For six years, Campa learned the ins and outs of the wrestling world, working both behind the scenes and in front of the crowd, writing scripts, creating the good guys and the bad guys and doing everything else in between.
"The typical story was we had our good guy versus the owner of the company, and we went into the match. If I lost, I'd have to give up control, and I lost and I came back under a mask as Mr. Huesos, and no one knew who I was," he said. "It was your typical story line, and the next thing you know I was the good guy under the mask."
Wearing a black mask and long pants and delivering a clothesline and spear to his opponents, Campa eventually won the World Championship title, an experience he said he won't forget.
"It was awesome. It was a dream come true. The first time I was booed, so it wasn't as cool as I thought it was, but when I won it the second time, I was the good guy, so it was really cool hearing people roaring, chanting your name. It sends chills up and down your spine," he said.
After the release of the movie "Nacho Libre," it propelled the ALLWA into the spotlight as they toured in San Antonio, Las Cruces and Colorado and attracted wrestlers like Eddie Guerrero and Chavo Guerrero.
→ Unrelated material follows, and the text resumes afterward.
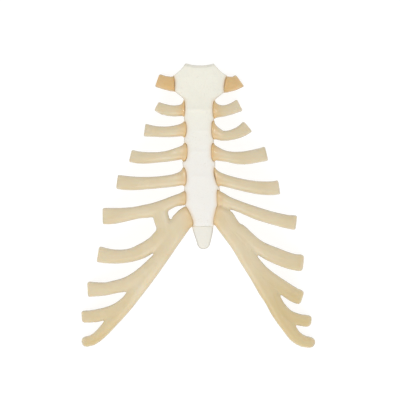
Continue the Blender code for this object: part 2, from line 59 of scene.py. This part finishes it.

"It was like a dream come true," Campa said. "It kind of started off as kind of a joke, and the next thing you know, we ran for about six years."
In the end, the competition forced them to close their doors.
"I don't know if people know the difference between independent wrestling and your professional companies," he said. "It's hard for an independent to work out because you have limited sponsorship. It's an expensive hobby."
Given the chance, Campa said he would do it all again.
"I always tell people if I win the lottery, I will drop everything that I'm doing and we'll become the next (Extreme Championship Wrestling). We'll start small, and then expand and become a global force - but of course that's all delusions that I have," he said. "I miss those days, those were some fun days."